[Begin Data shown]

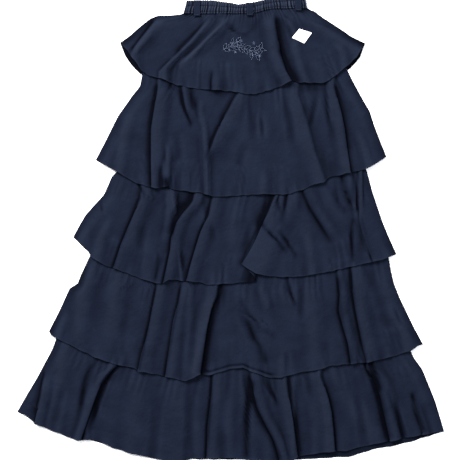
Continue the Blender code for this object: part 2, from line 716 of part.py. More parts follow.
def make_belt_loops(material, parent, collection):
    """Flat strips sewn over the waistband, three in front and three under the back."""
    ridge = BAND_MIDDLE + BAND_WALL + RIB_HEIGHT + CHANNEL_HEIGHT + SEAM
    for number, centre in enumerate(LOOP_CENTRES, start=1):
        top = float(along_x(BAND_UPPER, centre)) - LOOP_INSET
        bottom = float(along_x(BAND_LOWER, centre)) - LOOP_OVERHANG
        for side, base in (("front", ridge), ("back", 0.0)):
            low_y = bottom if side == "front" else bottom + BACK_LOOP_SHORTER
            bpy.ops.mesh.primitive_cube_add(size=1.0)
            loop = bpy.context.object
            loop.name = f"belt_loop_{side}_{number}"
            loop.dimensions = (LOOP_WIDTH * MM, (top - low_y) * MM, LOOP_THICKNESS * MM)
            loop.location = (centre * MM, (top + low_y) / 2 * MM, (base + LOOP_THICKNESS / 2) * MM)
            bpy.context.view_layer.update()
            bpy.ops.object.transform_apply(location=False, rotation=False, scale=True)
            loop.data.materials.append(material)
            loop.parent = parent
            for owner in list(loop.users_collection):
                owner.objects.unlink(loop)
            collection.objects.link(loop)


def make_patch(tier_object, material, parent, collection):
    """Small square sewn flat on tier 1: its points lie on the cloth's own surface, moved out."""
    bpy.context.view_layer.update()
    graph = bpy.context.evaluated_depsgraph_get()
    surface = BVHTree.FromObject(tier_object, graph)
    corners = [Vector((*corner, 0.0)) for corner in PATCH_CORNERS]
    rows = []
    for r in range(PATCH_STEPS + 1):
        row = []
        for c in range(PATCH_STEPS + 1):
            left = corners[1].lerp(corners[0], r / PATCH_STEPS)
            right = corners[2].lerp(corners[3], r / PATCH_STEPS)
            point = left.lerp(right, c / PATCH_STEPS)
            hit = surface.ray_cast(Vector((point.x * MM, point.y * MM, ABOVE)), Vector((0, 0, -1)))[0]
            row.append((point.x, point.y, hit.z / MM + PATCH_GAP + PATCH_THICKNESS / 2))
        rows.append(row)
    cloth_object("label_patch", rows, PATCH_THICKNESS, material, parent, collection)


def make_material(name, colour, roughness):
    material = bpy.data.materials.new(name)
    material.use_nodes = True
    surface = material.node_tree.nodes["Principled BSDF"]
    surface.inputs["Base Color"].default_value = colour
    surface.inputs["Roughness"].default_value = roughness
    surface.inputs["Metallic"].default_value = 0.0
    return material


def make_tiers(material, parent, collection):
    """Front and back of each tier. Returns the front of tier 1, which carries the patch."""
    fronts = []
    for index, tier in enumerate(TIERS):
        for side, downs, pitch in (("front", FRONT_ROWS, FRONT_PITCH), ("back", BACK_ROWS, BACK_PITCH)):
            panel = Panel(index, side == "front")
            counts = []
            row_of(panel, 0.6, pitch, counts)
            rows = [row_of(panel, down, pitch, counts) for down in downs]
            obj = cloth_object(f"{tier.name}_{side}", rows, CLOTH, material, parent, collection)
            if side == "front":
                fronts.append(obj)
    return fronts[0]


def main():
    for obj in list(bpy.data.objects):
        bpy.data.objects.remove(obj)
    collection = bpy.data.collections.new("tiered_skirt")
    bpy.context.scene.collection.children.link(collection)
    parent = bpy.data.objects.new("skirt_frame", None)
    collection.objects.link(parent)
    cloth = make_material("navy_knit", NAVY, 0.85)
    binding = make_material("navy_shirred", NAVY_DARK, 0.85)
    white = make_material("white_patch", WHITE, 0.7)
    first_tier = make_tiers(cloth, parent, collection)
    make_waistband(binding, parent, collection)
    make_belt_loops(binding, parent, collection)
    make_patch(first_tier, white, parent, collection)


main()
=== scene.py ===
"""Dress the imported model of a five-tier knit skirt that lies flat, front side up.

The row frame is the model's own: the waistband points along +Y, the front faces +Z and the origin is
the middle of the footprint on the table. Plan points and sizes are in millimetres, and every mesh is
made in metres.
"""

import logging
import math
from dataclasses import dataclass, field
from enum import Enum

import bpy
import numpy as np
from bpy.types import Material, Node, NodeSocket, NodeTree, Object
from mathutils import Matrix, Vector
from mathutils.bvhtree import BVHTree


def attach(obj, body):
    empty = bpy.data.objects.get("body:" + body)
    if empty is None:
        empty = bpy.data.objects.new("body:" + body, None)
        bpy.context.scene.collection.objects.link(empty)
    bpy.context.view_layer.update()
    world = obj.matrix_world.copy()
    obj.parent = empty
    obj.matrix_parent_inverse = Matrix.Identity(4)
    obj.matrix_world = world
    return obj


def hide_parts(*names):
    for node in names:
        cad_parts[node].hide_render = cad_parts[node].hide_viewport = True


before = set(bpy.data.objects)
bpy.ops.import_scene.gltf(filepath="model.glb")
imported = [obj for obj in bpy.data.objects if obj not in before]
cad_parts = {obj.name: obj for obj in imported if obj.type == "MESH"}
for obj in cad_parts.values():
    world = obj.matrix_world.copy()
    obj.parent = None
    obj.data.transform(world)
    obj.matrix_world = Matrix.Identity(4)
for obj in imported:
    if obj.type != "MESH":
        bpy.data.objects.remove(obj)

log = logging.getLogger("skirt")

MM = 0.001
BODY = "root"

# Cloth and its layers, in millimetres
CLOTH = 1.0  # thickness
CLEAR = 0.55  # least air between two sheets
COVER_AIR = 1.9  # air between a tier's front and the front that it covers
LAYER = 2.0  # from one layer of a pleat to the next
TURN = 1.5  # how far the cloth bulges where a pleat turns back
TUCK_UNDER = 50.0  # length of a tier under the tier above
BAND_JOIN = 1.2  # gap in plan between the waistband and the first tier
DEEPEST_TROUGH = -4.0

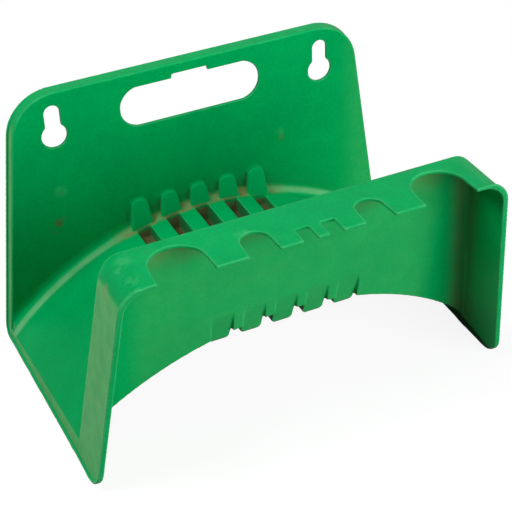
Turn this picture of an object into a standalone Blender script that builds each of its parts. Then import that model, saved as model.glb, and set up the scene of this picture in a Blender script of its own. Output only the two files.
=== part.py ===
"""Wall mounted hose hanger: one thin-walled plastic moulding, built as its named panels.

The hanger is a single shot of polypropylene.  It is modelled the way its mould makes it:
a solid outside form, less the cores that hollow it, all with one wall thickness.  The
finished moulding is then divided into its panels by fine kerfs, so that each panel is an
object of its own.  Sizes are in millimetres and become metres when a mesh is made.

While it is modelled, Y = 0 is the wall, -Y is towards the user, and Z = 0 is the crown of
the saddle.  Last of all, everything moves so that the origin is the middle of the rim's
top edge, on the wall.
"""

import math

import bmesh
import bpy
from mathutils import Matrix, Vector

MM = 0.001

# The moulding
WALL = 2.3                # wall thickness, the same everywhere
KERF = 0.3                # gap that parts one panel from the next
STEP_IN = 0.05            # the side bands meet the pan this much inside its face
OVERCUT = 4.0             # how far a cutter runs past what it cuts
TRIM = 1.0                # the same, where it only trims a slanted end
LEAST_R = 0.5             # smallest radius of an inside corner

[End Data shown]

- [Exercise]: Take exactly the lines from the one containing "row_of(panel, 0.6, pitch, counts)" through the one containing "from mathutils.bvhtree import BVHTree" in the data above, and output them with nothing added.

- [Correct result]:
            row_of(panel, 0.6, pitch, counts)
            rows = [row_of(panel, down, pitch, counts) for down in downs]
            obj = cloth_object(f"{tier.name}_{side}", rows, CLOTH, material, parent, collection)
            if side == "front":
                fronts.append(obj)
    return fronts[0]


def main():
    for obj in list(bpy.data.objects):
        bpy.data.objects.remove(obj)
    collection = bpy.data.collections.new("tiered_skirt")
    bpy.context.scene.collection.children.link(collection)
    parent = bpy.data.objects.new("skirt_frame", None)
    collection.objects.link(parent)
    cloth = make_material("navy_knit", NAVY, 0.85)
    binding = make_material("navy_shirred", NAVY_DARK, 0.85)
    white = make_material("white_patch", WHITE, 0.7)
    first_tier = make_tiers(cloth, parent, collection)
    make_waistband(binding, parent, collection)
    make_belt_loops(binding, parent, collection)
    make_patch(first_tier, white, parent, collection)


main()
=== scene.py ===
"""Dress the imported model of a five-tier knit skirt that lies flat, front side up.

The row frame is the model's own: the waistband points along +Y, the front faces +Z and the origin is
the middle of the footprint on the table. Plan points and sizes are in millimetres, and every mesh is
made in metres.
"""

import logging
import math
from dataclasses import dataclass, field
from enum import Enum

import bpy
import numpy as np
from bpy.types import Material, Node, NodeSocket, NodeTree, Object
from mathutils import Matrix, Vector
from mathutils.bvhtree import BVHTree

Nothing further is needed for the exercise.